The internal cache array is sized at 16 bytes (char cache[16];), but the
size field is initialized to 0x16 (22 bytes).

When a guest accesses an MMIO address near the end of the registered region,
the addr - start + len calculation inside mmio_write() and mmio_read()
can exceed 16.

Can this allow an unprivileged guest to trigger an out-of-bounds memcpy(),
leading to host heap corruption or information leaks?


virt/kvm/mmio_test.c:mmio_test_release():
static void mmio_test_release(struct kvm_device *dev)
{
    kfree(dev->private);
}

[Severity: Critical]
This is a pre-existing issue, but is there a use-after-free vulnerability here?

The release callback frees the backing dev->private structure, but it does
not call kvm_io_bus_unregister_dev().

The KVM MMIO bus retains a dangling pointer to the freed structure.

Will any subsequent MMIO access to the registered range by an active vCPU
dereference this freed pointer?


[Severity: High]
This is a pre-existing issue, but does mmio_test_release() leak the
struct kvm_device?

kvm_ioctl_create_device() dynamically allocates the struct kvm_device
using kzalloc().

The device implementation's .release or .destroy callback is responsible
for freeing this memory, but it appears to be omitted here.

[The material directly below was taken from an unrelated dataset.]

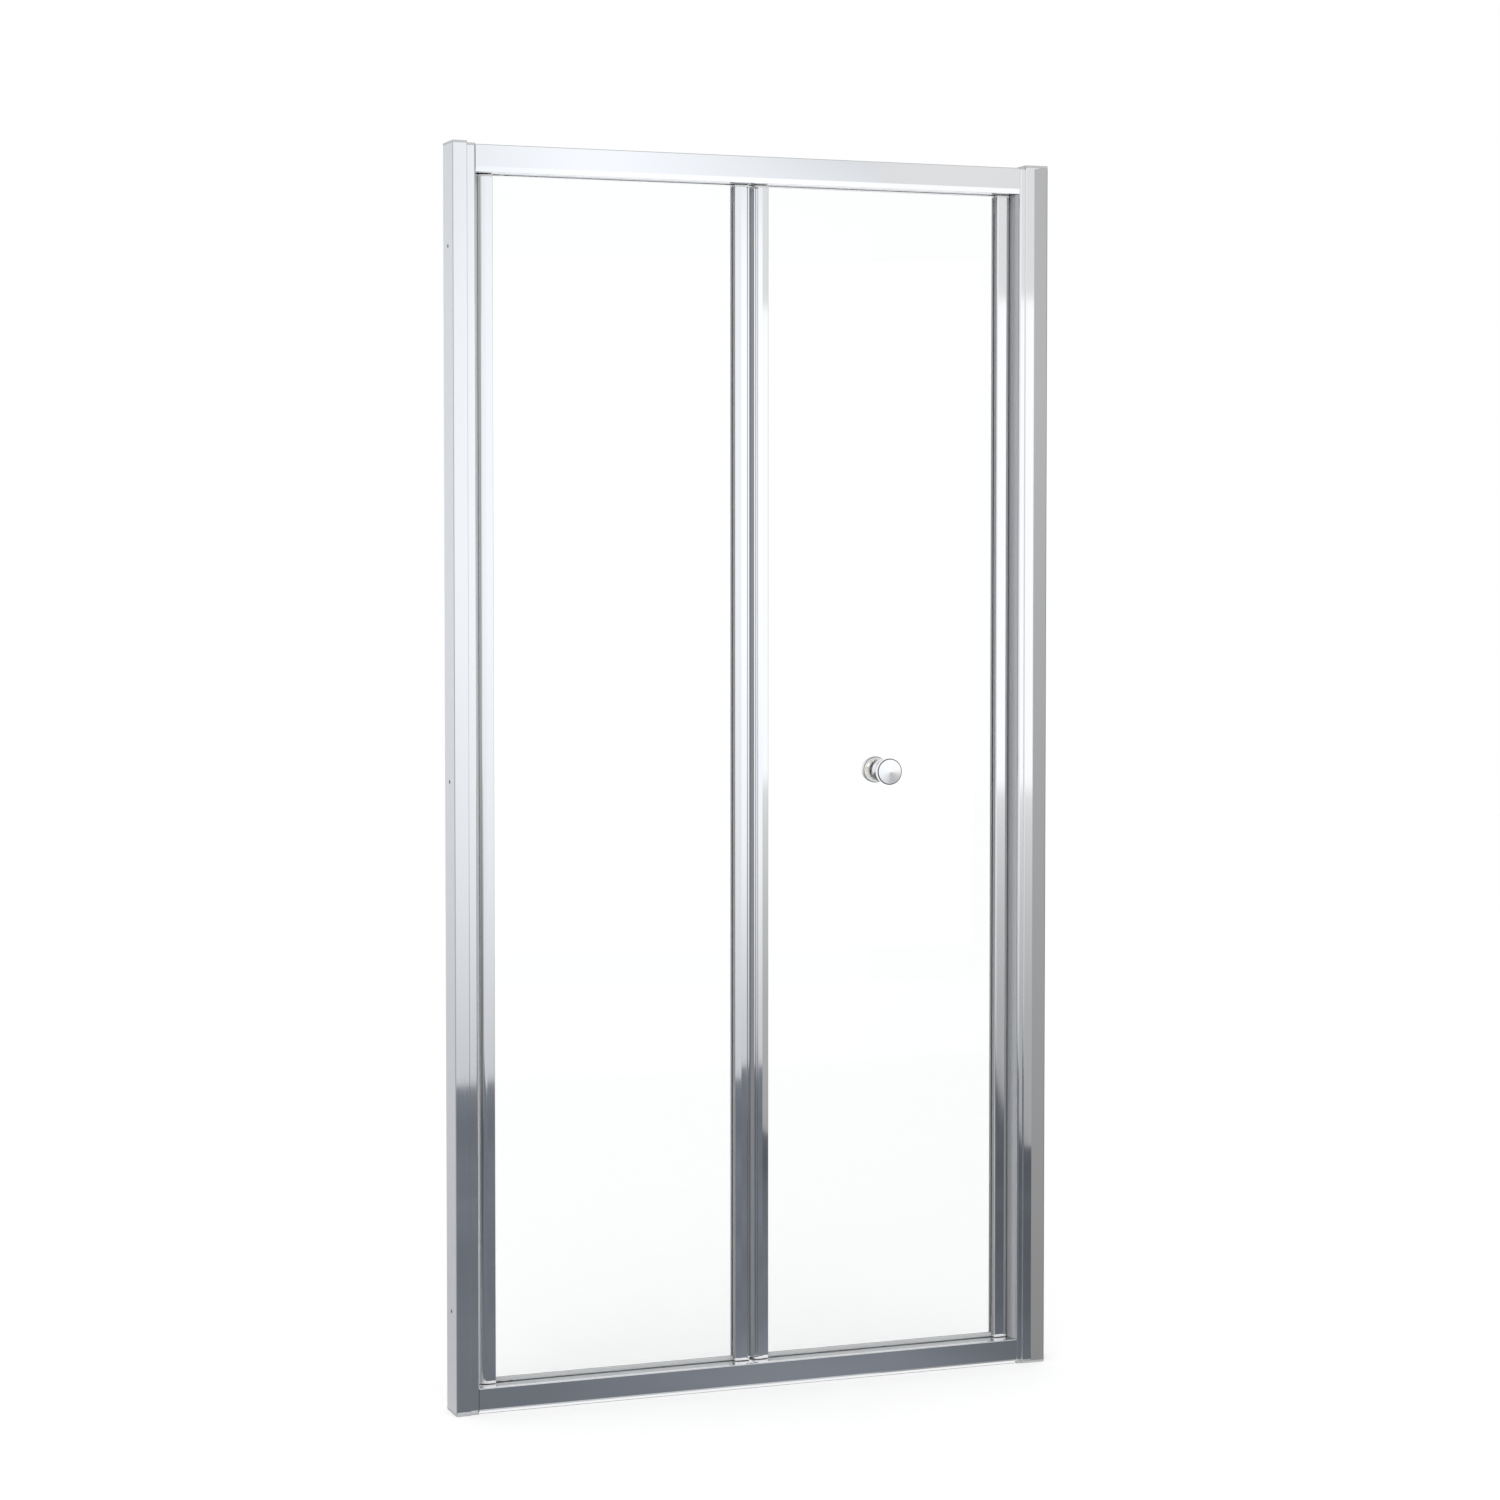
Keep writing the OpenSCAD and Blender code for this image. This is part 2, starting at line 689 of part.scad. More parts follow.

Does this cause a permanent leak every time a test device is closed?


virt/kvm/mmio_test.c:mmio_test_create():
    kvm_io_bus_register_dev(dev->kvm, KVM_MMIO_BUS, mmio_test->start,
                            mmio_test->size, &mmio_test->dev);

[Severity: High]
This is a pre-existing issue, but is kvm_io_bus_register_dev() called
without holding the required kvm->slots_lock?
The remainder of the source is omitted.